**DATA SHOWN**

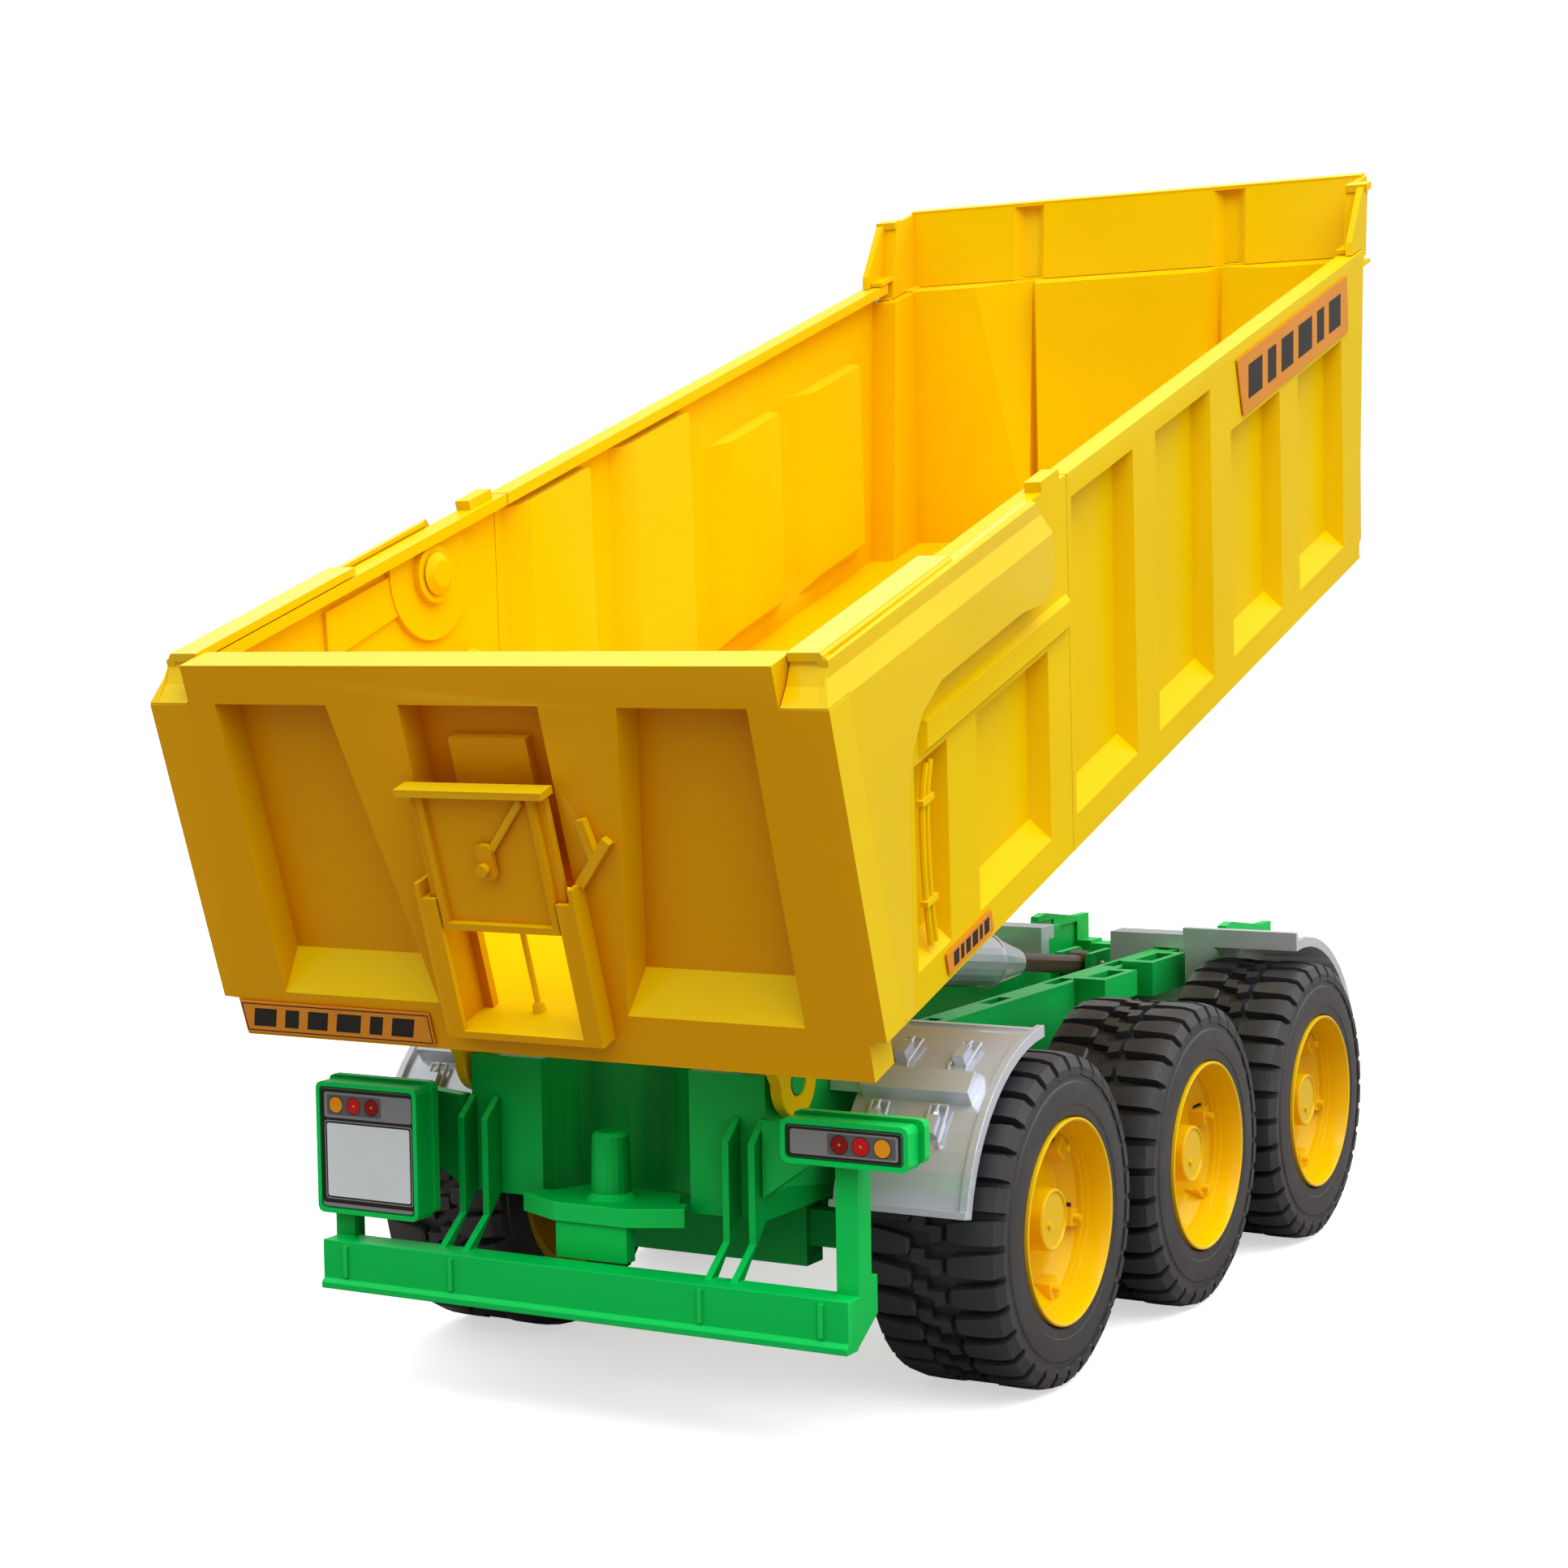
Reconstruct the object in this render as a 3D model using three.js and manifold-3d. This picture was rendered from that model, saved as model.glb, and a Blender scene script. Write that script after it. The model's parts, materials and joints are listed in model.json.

---

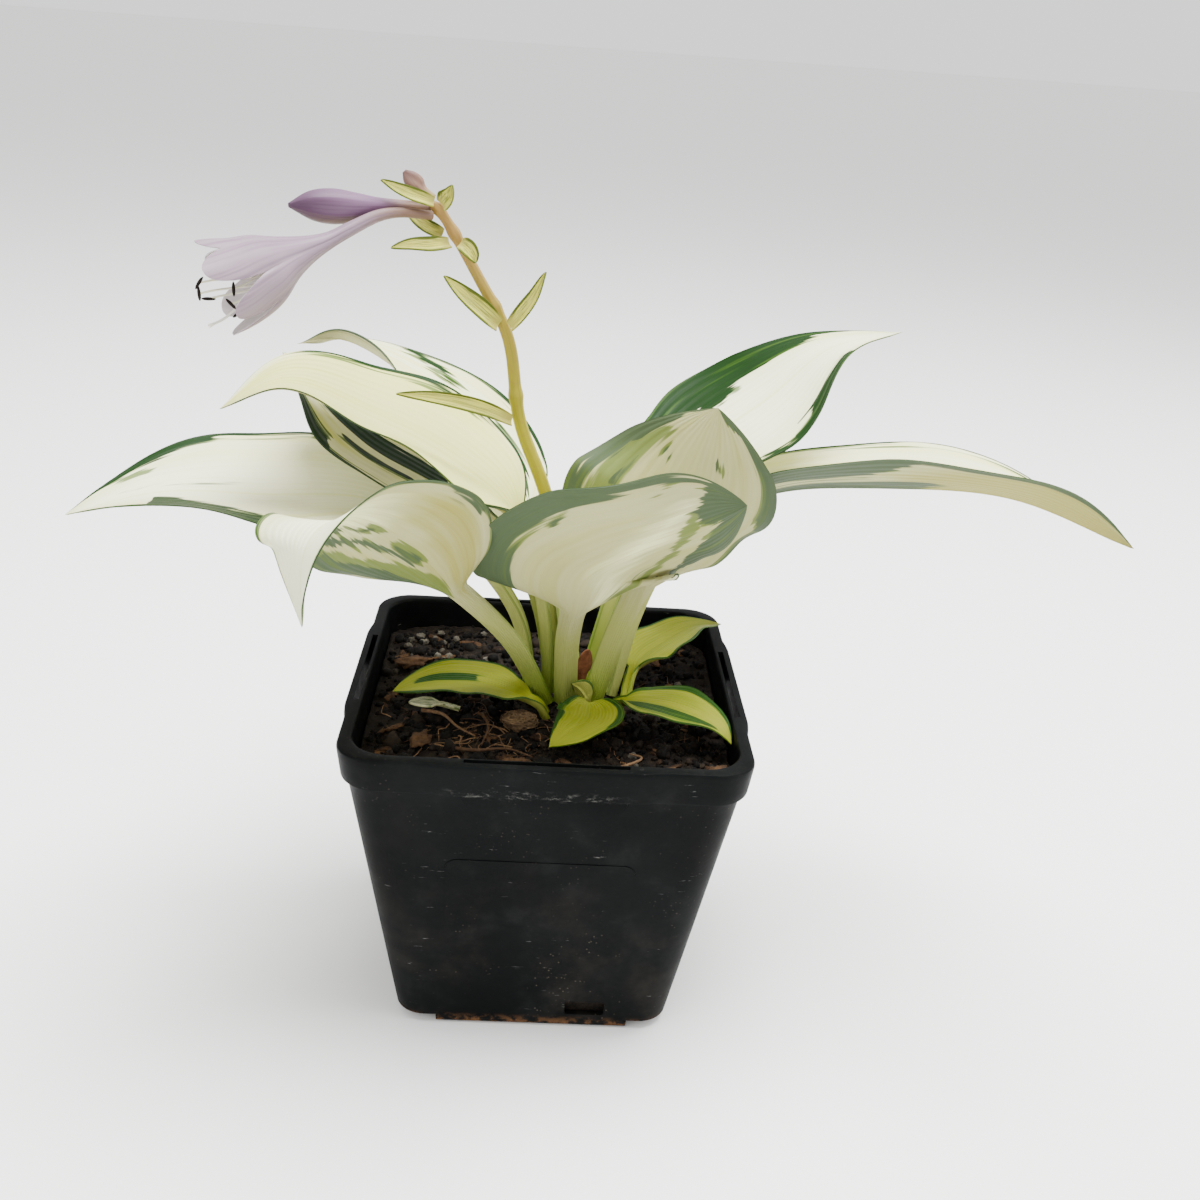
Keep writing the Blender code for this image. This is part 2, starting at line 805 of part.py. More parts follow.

==

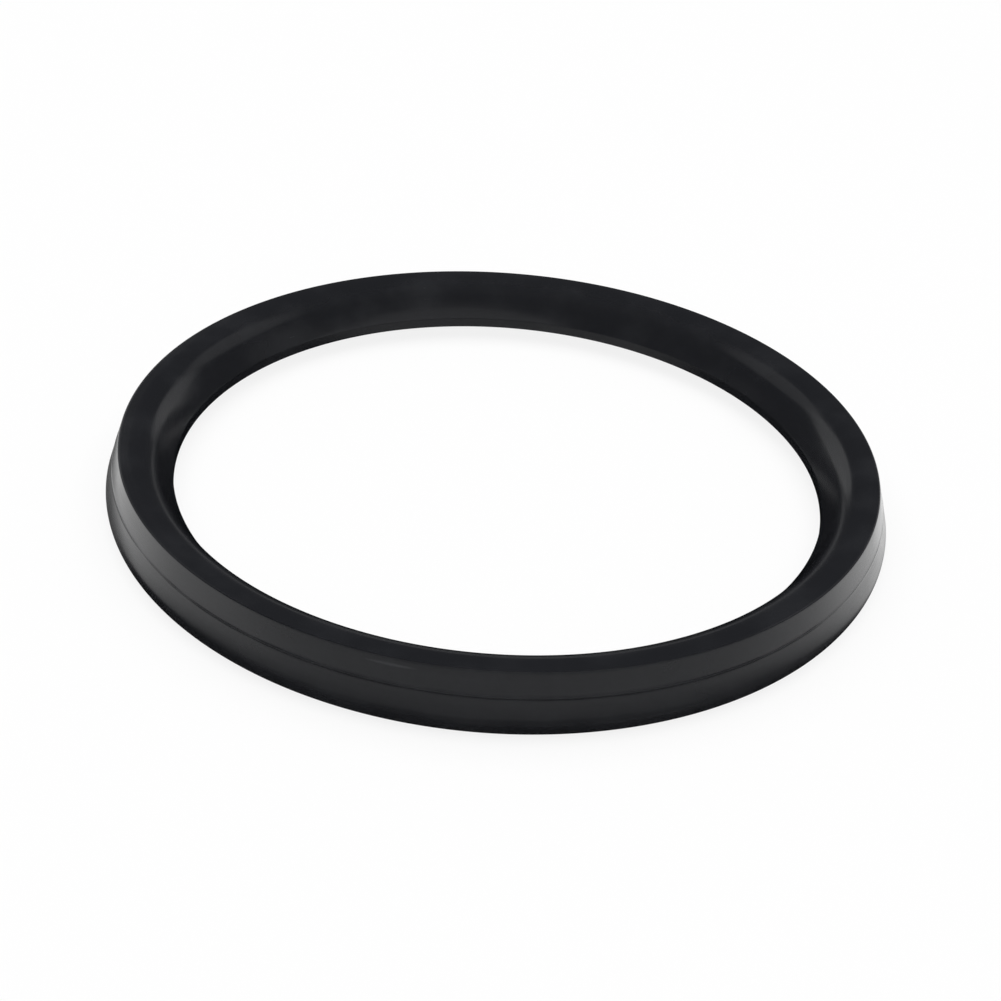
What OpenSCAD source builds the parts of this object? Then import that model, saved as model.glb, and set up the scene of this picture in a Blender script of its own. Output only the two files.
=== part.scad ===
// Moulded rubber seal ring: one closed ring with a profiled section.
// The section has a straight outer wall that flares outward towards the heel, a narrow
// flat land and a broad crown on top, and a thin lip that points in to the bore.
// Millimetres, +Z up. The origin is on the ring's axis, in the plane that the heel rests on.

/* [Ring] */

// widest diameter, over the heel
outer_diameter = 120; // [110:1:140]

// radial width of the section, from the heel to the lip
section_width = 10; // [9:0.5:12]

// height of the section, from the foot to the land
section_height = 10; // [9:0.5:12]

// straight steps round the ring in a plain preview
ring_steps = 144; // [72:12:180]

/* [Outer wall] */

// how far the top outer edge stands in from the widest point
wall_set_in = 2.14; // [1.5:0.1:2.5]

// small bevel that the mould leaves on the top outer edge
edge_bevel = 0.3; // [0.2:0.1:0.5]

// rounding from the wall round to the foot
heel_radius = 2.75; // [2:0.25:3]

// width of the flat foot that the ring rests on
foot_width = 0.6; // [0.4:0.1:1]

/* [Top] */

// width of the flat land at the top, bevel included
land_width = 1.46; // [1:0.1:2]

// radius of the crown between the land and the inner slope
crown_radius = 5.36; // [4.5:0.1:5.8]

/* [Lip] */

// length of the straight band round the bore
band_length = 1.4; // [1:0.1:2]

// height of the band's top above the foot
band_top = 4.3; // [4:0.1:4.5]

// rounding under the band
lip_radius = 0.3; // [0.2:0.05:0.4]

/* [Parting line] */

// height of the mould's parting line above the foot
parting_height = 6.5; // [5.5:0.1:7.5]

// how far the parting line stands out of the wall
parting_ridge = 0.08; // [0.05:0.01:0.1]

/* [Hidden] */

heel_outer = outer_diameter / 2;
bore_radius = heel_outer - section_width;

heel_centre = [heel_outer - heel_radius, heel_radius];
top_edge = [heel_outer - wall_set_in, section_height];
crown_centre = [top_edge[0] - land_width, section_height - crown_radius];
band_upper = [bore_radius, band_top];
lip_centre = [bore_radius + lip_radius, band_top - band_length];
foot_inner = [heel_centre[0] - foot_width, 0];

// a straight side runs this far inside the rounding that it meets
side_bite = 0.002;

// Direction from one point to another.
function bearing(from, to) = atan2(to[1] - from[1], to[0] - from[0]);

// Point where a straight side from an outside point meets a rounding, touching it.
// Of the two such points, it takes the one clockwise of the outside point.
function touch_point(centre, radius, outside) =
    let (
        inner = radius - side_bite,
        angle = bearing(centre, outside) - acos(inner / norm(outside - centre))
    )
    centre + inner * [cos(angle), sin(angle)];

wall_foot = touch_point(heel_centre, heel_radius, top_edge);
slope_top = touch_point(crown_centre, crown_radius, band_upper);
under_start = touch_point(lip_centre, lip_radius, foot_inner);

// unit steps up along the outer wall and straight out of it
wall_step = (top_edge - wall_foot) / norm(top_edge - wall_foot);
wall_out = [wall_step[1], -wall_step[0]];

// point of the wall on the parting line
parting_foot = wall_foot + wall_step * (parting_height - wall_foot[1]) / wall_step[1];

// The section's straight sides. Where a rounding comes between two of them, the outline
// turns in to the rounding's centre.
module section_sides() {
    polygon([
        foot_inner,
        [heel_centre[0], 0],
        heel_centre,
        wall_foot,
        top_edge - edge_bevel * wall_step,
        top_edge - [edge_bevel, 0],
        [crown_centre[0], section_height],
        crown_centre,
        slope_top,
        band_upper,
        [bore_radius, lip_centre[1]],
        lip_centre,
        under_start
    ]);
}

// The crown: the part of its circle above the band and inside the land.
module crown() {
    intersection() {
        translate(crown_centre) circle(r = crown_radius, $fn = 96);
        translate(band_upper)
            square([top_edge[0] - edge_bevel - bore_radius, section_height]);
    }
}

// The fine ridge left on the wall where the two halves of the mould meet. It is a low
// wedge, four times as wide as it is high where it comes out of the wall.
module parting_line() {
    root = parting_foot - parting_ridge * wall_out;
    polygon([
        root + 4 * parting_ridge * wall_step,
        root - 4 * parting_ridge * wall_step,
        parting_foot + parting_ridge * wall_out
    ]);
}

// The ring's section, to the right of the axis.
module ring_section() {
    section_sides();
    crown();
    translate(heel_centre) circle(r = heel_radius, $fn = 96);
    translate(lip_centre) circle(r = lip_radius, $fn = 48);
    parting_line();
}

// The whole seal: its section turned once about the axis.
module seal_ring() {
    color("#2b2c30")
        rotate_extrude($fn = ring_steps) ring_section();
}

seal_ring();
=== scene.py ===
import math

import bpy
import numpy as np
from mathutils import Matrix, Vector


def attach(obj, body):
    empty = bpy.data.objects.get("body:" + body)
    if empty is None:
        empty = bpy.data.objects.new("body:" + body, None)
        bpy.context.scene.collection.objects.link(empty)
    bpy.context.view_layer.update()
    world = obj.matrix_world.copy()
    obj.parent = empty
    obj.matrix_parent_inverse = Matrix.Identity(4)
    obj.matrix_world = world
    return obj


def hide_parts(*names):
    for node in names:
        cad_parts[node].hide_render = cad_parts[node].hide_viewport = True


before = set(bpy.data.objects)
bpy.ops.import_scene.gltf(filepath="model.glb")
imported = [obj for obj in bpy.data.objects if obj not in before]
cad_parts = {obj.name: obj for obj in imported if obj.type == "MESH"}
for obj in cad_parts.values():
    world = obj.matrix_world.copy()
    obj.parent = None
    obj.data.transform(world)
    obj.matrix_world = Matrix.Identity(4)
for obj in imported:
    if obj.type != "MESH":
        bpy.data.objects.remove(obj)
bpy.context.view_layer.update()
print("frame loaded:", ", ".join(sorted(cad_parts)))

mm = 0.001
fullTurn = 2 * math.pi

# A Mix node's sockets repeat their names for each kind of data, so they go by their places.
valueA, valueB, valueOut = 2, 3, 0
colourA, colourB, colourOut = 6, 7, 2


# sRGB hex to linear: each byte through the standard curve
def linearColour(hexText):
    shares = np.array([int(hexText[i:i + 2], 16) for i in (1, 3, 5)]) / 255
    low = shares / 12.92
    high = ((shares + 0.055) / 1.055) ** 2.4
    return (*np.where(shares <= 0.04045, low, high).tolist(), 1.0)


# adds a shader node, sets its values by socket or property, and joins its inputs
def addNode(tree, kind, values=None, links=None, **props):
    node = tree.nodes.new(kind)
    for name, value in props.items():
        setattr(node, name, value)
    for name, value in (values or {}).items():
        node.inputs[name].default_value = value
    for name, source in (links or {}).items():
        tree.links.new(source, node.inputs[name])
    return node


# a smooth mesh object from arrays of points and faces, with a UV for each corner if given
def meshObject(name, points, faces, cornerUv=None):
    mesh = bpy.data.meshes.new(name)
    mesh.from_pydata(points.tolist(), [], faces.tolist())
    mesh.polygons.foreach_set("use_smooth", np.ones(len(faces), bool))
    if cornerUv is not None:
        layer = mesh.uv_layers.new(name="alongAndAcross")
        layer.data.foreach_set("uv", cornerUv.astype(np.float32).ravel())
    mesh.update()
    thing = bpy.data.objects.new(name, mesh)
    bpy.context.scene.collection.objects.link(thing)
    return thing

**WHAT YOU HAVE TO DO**
The line containing "obj.matrix_parent_inverse = Matrix.Identity(4)" opens the part, and the line containing "return node" closes it. Output that part exactly, with both, and only that.

**RESULT**
    obj.matrix_parent_inverse = Matrix.Identity(4)
    obj.matrix_world = world
    return obj


def hide_parts(*names):
    for node in names:
        cad_parts[node].hide_render = cad_parts[node].hide_viewport = True


before = set(bpy.data.objects)
bpy.ops.import_scene.gltf(filepath="model.glb")
imported = [obj for obj in bpy.data.objects if obj not in before]
cad_parts = {obj.name: obj for obj in imported if obj.type == "MESH"}
for obj in cad_parts.values():
    world = obj.matrix_world.copy()
    obj.parent = None
    obj.data.transform(world)
    obj.matrix_world = Matrix.Identity(4)
for obj in imported:
    if obj.type != "MESH":
        bpy.data.objects.remove(obj)
bpy.context.view_layer.update()
print("frame loaded:", ", ".join(sorted(cad_parts)))

mm = 0.001
fullTurn = 2 * math.pi

# A Mix node's sockets repeat their names for each kind of data, so they go by their places.
valueA, valueB, valueOut = 2, 3, 0
colourA, colourB, colourOut = 6, 7, 2


# sRGB hex to linear: each byte through the standard curve
def linearColour(hexText):
    shares = np.array([int(hexText[i:i + 2], 16) for i in (1, 3, 5)]) / 255
    low = shares / 12.92
    high = ((shares + 0.055) / 1.055) ** 2.4
    return (*np.where(shares <= 0.04045, low, high).tolist(), 1.0)


# adds a shader node, sets its values by socket or property, and joins its inputs
def addNode(tree, kind, values=None, links=None, **props):
    node = tree.nodes.new(kind)
    for name, value in props.items():
        setattr(node, name, value)
    for name, value in (values or {}).items():
        node.inputs[name].default_value = value
    for name, source in (links or {}).items():
        tree.links.new(source, node.inputs[name])
    return node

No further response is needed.